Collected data
— Begin —
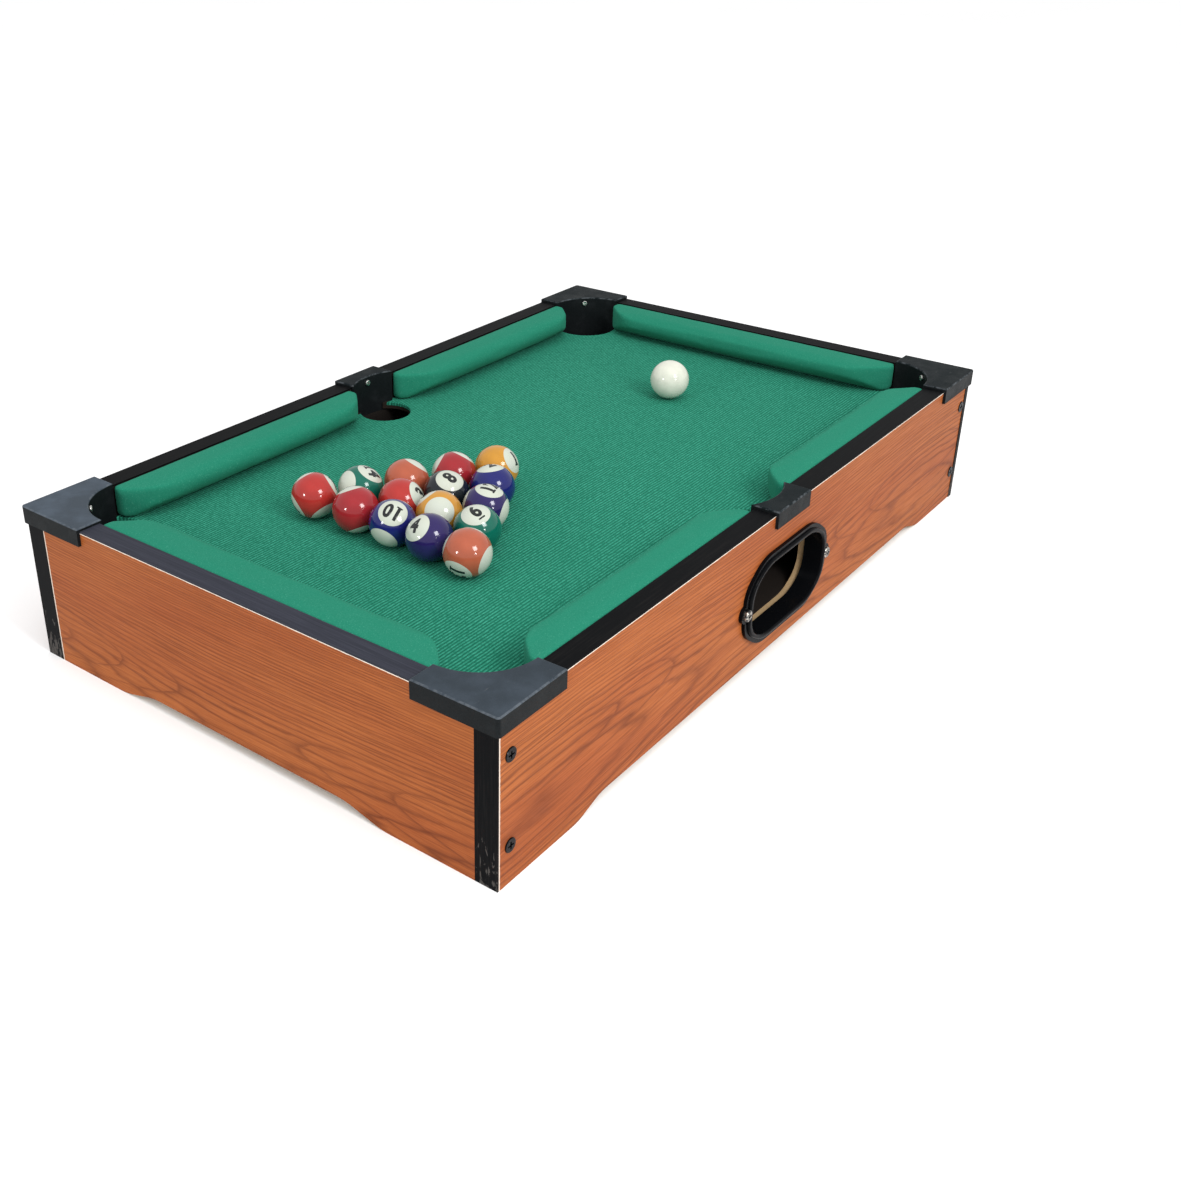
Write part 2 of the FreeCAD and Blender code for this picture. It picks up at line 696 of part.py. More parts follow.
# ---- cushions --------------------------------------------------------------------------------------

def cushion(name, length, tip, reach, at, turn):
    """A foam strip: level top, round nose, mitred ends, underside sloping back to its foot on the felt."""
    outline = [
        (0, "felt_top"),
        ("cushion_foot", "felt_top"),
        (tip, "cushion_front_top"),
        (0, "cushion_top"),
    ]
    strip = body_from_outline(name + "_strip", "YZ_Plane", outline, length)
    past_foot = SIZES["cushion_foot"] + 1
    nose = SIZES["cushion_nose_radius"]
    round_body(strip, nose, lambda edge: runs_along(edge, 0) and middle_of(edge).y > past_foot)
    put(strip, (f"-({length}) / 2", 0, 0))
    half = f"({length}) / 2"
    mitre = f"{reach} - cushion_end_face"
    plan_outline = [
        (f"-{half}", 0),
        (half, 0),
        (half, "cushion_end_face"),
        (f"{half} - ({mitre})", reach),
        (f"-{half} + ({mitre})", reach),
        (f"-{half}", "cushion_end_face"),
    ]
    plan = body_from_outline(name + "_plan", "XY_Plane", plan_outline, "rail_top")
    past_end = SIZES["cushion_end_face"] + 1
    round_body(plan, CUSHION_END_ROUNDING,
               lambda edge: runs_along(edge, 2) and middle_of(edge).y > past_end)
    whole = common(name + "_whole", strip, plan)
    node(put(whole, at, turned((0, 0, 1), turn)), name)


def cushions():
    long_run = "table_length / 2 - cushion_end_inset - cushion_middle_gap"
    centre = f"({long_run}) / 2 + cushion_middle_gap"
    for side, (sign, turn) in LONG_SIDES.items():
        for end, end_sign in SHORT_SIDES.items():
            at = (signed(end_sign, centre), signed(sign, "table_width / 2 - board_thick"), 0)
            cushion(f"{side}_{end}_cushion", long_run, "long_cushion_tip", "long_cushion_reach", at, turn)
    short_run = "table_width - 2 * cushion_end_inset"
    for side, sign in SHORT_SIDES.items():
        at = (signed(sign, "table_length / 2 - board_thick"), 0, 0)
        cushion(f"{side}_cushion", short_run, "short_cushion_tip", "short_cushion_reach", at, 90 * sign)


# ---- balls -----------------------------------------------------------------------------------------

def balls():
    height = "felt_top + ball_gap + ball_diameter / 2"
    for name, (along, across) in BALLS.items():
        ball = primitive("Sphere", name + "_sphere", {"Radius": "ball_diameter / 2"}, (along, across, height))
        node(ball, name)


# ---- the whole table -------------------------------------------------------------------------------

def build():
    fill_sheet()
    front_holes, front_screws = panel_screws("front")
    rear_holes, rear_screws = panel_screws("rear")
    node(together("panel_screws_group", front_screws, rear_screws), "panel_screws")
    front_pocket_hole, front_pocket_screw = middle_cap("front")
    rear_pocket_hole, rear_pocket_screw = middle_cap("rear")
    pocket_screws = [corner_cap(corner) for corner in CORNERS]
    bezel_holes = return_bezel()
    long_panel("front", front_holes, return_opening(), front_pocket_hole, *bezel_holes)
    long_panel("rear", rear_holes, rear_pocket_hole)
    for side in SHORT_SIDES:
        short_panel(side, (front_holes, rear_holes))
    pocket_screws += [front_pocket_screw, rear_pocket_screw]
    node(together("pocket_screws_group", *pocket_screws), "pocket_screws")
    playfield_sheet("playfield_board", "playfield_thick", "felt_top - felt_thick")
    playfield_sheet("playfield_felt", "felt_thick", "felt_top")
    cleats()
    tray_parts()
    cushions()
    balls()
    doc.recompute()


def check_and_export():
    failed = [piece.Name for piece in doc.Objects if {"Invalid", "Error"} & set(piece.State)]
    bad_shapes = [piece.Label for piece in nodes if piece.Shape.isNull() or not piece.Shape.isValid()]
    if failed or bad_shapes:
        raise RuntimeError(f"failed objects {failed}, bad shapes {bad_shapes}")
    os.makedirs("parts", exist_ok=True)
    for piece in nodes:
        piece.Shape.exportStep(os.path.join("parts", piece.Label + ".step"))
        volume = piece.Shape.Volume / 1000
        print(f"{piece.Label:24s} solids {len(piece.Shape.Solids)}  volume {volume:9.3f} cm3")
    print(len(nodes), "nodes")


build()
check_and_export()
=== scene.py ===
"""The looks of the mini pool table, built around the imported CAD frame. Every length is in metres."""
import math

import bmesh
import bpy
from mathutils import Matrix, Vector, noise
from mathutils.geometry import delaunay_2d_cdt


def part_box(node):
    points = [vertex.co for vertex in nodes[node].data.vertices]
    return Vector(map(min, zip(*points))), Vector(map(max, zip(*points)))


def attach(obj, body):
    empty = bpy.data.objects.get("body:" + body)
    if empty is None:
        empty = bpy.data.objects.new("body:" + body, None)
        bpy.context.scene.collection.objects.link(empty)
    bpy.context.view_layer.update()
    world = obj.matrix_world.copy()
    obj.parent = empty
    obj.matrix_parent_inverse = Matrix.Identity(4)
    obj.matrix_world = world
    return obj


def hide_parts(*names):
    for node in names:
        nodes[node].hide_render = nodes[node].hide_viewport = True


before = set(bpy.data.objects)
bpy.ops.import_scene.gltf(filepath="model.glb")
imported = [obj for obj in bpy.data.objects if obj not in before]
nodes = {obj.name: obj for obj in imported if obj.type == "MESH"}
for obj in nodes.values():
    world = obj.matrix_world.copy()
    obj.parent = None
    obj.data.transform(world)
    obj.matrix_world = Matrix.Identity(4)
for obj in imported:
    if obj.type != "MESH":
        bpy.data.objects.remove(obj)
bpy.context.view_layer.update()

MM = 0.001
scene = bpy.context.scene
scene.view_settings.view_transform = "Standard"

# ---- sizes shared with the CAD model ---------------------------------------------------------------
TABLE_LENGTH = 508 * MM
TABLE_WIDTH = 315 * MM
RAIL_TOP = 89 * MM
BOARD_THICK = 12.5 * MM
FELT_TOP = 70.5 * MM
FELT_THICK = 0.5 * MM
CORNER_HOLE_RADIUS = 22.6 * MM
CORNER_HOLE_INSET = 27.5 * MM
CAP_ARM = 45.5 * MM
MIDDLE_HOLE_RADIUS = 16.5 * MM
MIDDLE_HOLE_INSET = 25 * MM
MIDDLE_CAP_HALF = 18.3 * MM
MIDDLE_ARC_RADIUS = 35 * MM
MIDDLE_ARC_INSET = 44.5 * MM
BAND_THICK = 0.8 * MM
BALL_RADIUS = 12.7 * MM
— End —
— Begin —
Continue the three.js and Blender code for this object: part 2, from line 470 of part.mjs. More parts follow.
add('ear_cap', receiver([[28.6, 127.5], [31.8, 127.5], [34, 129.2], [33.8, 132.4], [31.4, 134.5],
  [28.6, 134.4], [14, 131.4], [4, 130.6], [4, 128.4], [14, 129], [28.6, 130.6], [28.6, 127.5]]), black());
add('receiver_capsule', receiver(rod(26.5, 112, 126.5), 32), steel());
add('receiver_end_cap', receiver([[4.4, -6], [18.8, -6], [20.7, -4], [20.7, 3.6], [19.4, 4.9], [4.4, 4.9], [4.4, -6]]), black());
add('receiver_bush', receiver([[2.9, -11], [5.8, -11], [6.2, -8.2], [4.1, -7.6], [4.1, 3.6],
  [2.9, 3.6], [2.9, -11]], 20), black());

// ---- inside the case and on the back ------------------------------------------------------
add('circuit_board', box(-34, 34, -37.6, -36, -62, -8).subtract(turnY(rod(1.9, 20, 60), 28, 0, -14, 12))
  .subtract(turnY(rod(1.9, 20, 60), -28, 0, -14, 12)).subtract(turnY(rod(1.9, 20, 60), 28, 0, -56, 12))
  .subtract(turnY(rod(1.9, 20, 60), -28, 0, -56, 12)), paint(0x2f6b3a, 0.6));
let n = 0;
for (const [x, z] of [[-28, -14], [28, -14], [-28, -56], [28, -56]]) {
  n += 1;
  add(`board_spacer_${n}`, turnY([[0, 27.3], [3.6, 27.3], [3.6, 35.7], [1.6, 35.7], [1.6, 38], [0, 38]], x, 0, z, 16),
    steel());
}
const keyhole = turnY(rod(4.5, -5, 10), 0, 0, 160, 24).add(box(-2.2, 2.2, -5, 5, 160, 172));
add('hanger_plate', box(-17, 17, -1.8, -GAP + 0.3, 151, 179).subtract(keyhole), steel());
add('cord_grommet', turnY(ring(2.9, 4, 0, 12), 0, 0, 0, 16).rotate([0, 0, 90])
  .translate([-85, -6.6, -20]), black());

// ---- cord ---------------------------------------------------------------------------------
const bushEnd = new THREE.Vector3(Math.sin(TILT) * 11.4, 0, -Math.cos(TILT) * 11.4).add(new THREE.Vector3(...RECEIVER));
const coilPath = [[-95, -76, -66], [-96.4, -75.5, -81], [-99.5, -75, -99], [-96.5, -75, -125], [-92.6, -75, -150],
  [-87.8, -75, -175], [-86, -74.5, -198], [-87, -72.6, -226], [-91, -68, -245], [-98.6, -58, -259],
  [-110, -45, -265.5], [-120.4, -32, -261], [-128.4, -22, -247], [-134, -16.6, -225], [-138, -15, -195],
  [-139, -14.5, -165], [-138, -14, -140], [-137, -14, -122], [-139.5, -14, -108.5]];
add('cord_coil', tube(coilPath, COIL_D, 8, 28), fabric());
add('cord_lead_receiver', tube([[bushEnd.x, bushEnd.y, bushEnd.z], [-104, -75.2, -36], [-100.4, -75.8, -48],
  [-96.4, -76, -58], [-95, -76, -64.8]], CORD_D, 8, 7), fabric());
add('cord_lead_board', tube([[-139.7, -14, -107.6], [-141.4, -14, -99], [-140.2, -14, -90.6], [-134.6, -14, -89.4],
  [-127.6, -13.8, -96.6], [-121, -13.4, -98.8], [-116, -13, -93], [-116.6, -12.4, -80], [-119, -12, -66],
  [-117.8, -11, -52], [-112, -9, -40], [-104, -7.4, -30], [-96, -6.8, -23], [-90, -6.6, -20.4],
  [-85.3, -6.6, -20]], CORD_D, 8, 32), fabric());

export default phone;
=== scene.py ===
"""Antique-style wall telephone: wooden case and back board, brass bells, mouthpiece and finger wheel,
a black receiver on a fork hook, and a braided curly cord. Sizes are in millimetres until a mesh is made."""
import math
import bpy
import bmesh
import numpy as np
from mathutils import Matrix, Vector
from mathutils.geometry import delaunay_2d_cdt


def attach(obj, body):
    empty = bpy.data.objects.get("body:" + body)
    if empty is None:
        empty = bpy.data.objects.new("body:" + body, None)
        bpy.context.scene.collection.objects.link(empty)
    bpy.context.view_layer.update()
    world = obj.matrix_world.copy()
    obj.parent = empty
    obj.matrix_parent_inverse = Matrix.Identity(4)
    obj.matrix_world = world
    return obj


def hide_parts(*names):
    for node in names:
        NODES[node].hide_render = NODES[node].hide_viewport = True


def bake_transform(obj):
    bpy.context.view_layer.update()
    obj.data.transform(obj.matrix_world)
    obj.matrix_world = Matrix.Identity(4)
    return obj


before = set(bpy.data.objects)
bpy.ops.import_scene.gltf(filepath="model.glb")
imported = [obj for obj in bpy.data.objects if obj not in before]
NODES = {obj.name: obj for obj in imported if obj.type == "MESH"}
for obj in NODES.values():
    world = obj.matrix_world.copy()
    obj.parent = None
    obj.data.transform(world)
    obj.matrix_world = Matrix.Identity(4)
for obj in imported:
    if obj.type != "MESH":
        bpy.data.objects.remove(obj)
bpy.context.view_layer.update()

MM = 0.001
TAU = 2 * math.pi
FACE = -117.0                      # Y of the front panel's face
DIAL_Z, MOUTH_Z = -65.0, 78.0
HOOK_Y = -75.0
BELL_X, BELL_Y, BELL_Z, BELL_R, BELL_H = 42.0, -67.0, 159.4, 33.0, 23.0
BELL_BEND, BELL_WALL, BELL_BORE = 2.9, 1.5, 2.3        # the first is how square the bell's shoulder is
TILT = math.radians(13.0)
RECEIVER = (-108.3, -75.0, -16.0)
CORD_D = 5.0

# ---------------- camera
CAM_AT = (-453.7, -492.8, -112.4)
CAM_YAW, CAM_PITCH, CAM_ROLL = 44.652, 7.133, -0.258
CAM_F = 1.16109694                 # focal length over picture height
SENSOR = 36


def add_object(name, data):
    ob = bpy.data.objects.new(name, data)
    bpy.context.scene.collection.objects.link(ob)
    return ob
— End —
Begin at the line that has "Write part 2", stop after the line that has "# ---- cushions", and repeat exactly those lines, nothing more.

• SOLUTION TO THE EXERCISE:
Write part 2 of the FreeCAD and Blender code for this picture. It picks up at line 696 of part.py. More parts follow.
# ---- cushions --------------------------------------------------------------------------------------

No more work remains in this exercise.